現行機種ではエッジディスプレイを採用しているOPPOのFind XシリーズやvivoのXシリーズも、確度の高いリークによると、後継機において少なくともベースモデルではフラットディスプレイを採用する見込みだ。Xiaomi 15も現行機種同様、フラットディスプレイを継続することを踏まえれば、今年の第四四半期に登場する中華スマートフォンは、ほとんどがフラットディスプレイになりそうだ。

Xiaomi 14 Pro/UltraやPura 70 Pro/Ultraなど、現行の中華ハイエンドモデルにおいて採用されているマイクロクアッドカーブディスプレイは、来年も採用が継続されると噂されている。マイクロクアッドカーブディスプレイは四辺がわずかにカーブしているディスプレイであり、一般的なフラットディスプレイに比べわずかに画面占有率を高めることができる、先進的なデザインにできるといったメリットがあるが、一般的なエッジディスプレイに比べカーブは小さく、言われなけらば気づかない程度のカーブであるため、フラットディスプレイの亜種として捉えるべきだろう。

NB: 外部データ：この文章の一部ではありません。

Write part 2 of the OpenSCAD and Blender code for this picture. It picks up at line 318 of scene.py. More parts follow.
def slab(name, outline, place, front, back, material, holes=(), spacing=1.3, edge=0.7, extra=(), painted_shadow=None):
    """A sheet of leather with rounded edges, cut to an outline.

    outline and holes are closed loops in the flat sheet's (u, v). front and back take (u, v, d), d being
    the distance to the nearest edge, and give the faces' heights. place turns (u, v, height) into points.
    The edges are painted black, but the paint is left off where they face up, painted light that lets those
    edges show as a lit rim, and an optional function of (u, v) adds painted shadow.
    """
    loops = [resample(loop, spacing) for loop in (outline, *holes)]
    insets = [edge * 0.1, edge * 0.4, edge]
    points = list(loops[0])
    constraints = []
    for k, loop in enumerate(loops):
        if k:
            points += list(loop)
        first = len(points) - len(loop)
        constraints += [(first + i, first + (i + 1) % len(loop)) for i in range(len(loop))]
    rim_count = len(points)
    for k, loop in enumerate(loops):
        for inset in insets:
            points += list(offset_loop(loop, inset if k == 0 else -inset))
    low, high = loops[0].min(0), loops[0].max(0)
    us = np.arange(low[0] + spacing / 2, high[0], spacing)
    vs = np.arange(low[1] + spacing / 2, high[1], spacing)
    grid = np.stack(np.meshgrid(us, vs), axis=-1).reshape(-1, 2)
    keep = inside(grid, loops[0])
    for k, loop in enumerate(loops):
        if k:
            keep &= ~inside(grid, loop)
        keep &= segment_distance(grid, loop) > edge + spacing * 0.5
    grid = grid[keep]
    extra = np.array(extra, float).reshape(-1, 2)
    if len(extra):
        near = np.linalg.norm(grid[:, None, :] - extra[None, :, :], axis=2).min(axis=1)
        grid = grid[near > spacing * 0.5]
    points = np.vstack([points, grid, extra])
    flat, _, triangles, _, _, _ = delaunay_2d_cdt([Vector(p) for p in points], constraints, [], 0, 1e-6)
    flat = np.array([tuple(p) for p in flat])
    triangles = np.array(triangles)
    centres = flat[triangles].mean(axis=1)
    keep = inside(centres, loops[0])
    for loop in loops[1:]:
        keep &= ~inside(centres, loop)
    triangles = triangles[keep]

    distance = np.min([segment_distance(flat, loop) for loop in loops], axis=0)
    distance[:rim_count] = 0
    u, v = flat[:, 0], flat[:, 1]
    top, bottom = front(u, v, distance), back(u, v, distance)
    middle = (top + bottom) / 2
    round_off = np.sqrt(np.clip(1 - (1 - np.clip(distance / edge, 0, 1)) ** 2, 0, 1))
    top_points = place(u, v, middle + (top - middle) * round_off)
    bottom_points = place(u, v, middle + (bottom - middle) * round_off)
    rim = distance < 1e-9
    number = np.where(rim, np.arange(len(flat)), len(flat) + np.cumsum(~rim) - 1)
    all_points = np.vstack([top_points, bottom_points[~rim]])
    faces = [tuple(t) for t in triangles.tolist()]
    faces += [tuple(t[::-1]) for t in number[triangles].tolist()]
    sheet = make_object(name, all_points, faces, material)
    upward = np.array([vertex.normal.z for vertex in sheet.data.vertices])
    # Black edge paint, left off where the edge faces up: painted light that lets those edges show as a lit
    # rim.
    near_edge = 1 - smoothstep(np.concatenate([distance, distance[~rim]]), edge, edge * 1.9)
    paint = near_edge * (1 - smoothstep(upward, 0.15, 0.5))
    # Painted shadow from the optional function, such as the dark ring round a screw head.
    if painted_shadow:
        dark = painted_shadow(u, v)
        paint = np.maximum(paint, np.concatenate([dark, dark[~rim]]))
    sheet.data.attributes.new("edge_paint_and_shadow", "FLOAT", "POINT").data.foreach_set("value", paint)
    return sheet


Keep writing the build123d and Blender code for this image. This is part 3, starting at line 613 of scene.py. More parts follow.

スマートフォン市場全体において、エッジディスプレイが縮小傾向にあり、フラットディスプレイに回帰しつつある背景としては、エッジディスプレイには誤反応のリスクがあり、画面保護フィルムを貼りにくいといったデメリットがある一方、技術革新によってフラットディスプレイでもベゼルをかなり狭くできるようになり、画面占有率のためにエッジディスプレイを採用する理由が低下したことが考えられる。

勢力を増す中華ディスプレイメーカー

モバイル向けOLED市場において不動の地位を確立してきたSamsungだが、中華スマートフォンではOLEDの調達先を、SamsungからBOE、TCL、Visionox、Tianmaといった中華ディスプレイメーカーに変更する動きが見られる。以前から中華スマートフォンの中には中華メーカーのOLEDを採用した機種も存在していたが、一昔前の中華OLEDは明らかにSamsung製のものより品質が低く、正に安かろう悪かろうといった印象だった。しかし中華メーカーの技術革新は凄まじく、最近の中華OLEDは品質が向上しただけでなく、ディスプレイとしてのスペックもSamsung製のものを追い越さんとしており、とりわけOnePlus 12などのスマートフォンに採用されているBOE製 X1発光材料は、4500nitの高輝度表示に対応し、8T LTPO技術を採用、高周波PWM調光と高い省電力性能を実現している。加えて中華スマートフォンメーカーとしては自国で安く調達できるメリットを踏まえれば、Samsung製からの変更は必然的に思える。またSamsungにおいて最も高性能なMシリーズのディスプレイ材料の採用を、Samsungは自社・Apple・Googleといった一部のスマートフォンメーカーのみに制限していることも、中華スマートフォンメーカーがSamsungを敬遠するようになった理由として挙げられるだろう。現時点において最高のディスプレイ材料は、Pixel 9シリーズに採用されiPhone 16 ProシリーズやGalaxy S25 Ultraへの採用も見込まれるSamsung製M14材料であるが、中華スマートフォンにおける中華OLEDの採用拡大と、それに伴う中華ディスプレイメーカーの技術革新を鑑みれば、Samsungのディスプレイ技術を中華ディスプレイメーカーが上回る未来もあり得ると、筆者は考える。

激化するベゼルレス競争

前作よりベゼルレス化した「iPhone 15 Pro Max」

実用性の観点からすれば、ベゼルが狭くなることにほとんど意味は無い。しかし筆者としては、ベゼル幅がスマートフォンのデザインの先進性に大きく影響すると考えているため、ベゼル幅の追求は続けてほしいと思っている。
幸いiPhone 16 Proシリーズでは、15 Proシリーズに引き続き、ベゼルが更に狭くなると予想されており、筆者としては喜ばしいことだ。またiPhoneの進化は、当然の如く他社のスマートフォンにも少なからず影響を与えるため、とりわけiPhoneへの対抗が定番化している中華スマートフォンの発表会では、またベゼル幅の狭さを競う場面が見られることを期待したい。